Fintech Investment Jumps in Saudi Arabia

Saudi Arabia saw a significant jump in venture capital investments in the financial technology sector, hitting 16 deals in the first eight months of 2021 totaling $157.2 million. This compares with 2020, when seven venture capital deals were signed worth $7.8 million as pandemic restrictions curtailed activity. Pre-seed funding is the earliest stage of investment, often from founders, family, and close supporters. This is followed by more formal seed and series stages, where equity in the business is traded. This spread of investment demonstrates that backing is available to support fintech companies at key stages of their development. The payments sector remains the most attractive fintech area in the Kingdom, so far accounting for around 93% of total venture capital investments. Highlights include series A investments in mobile payments platform Hala $6.5 million and buy-now-pay-later business Tamara $110 million. While restaurant point-of-sale provider Foodics attracted $20 million of series B funding. Despite growing levels of fintech investment in the Kingdom, the median deal size in Saudi Arabia is $2.7 million compared to a global median deal size of $7.3 million.

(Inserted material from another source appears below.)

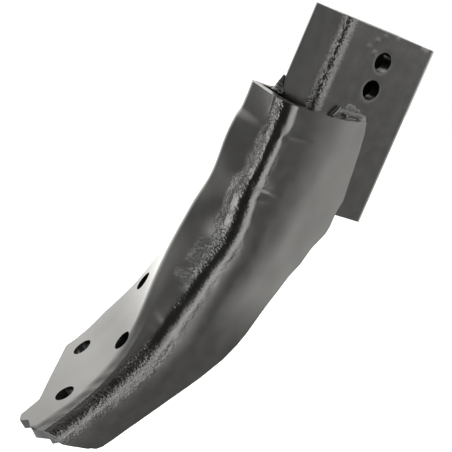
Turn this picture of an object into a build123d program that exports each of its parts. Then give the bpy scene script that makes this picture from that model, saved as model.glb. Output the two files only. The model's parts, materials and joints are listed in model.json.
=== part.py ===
# Plough frog, right-hand: a pressed steel shell welded round the foot of a box-section leg.
# Millimetres. +Z runs up the leg, +X to the rear of the plough, +Y to the mouldboard side.
# The origin is midway between the two leg bolt holes, on the landside face of the leg.
# The shell is one pressed sheet: a flat landside wall, a tight ridge down its front, a front
# strip, and a second fold. From that fold the sheet runs back beside the leg at the top, and
# lower down it opens out into the seat that the mouldboard and the share bolt to.

from build123d import *
from collections import namedtuple
from math import cos, hypot, radians, sin
import os

# Leg tube
leg_width = 100.0
leg_depth = 50.0
leg_wall = 10.0
leg_corner = 9.0
leg_inner_corner = 3.0
leg_length = 155.0
leg_bolt_hole = 17.0
leg_bolt_spacing = 24.0
leg_bolt_setback = 51.0
leg_bolt_margin = 24.0

# Shell sheet
plate = 9.5
leg_fit = 0.3
ridge_inside_radius = 4.5
rim_below_bolts = 41.5
rim_pivot = 21.0
rim_tilt = 4.0
nose_slope = 51.0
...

Launch of Open Banking in Saudi Arabia in 2022, which allows firms to share consumer current account data once permission has been given, is also expected to speed up the pace of fintech development. The move by the Kingdom’s central bank, SAMA, to Open Banking is set to support the further development of the sector, in line with Saudi Vision 2030 and the Financial Sector Development Program, launched in 2017. The plan includes developing the digital economy and allowing financial intermediaries to support private sector growth by opening the financial services industry to new players. It also encourages the building of an advanced capital market in the Kingdom.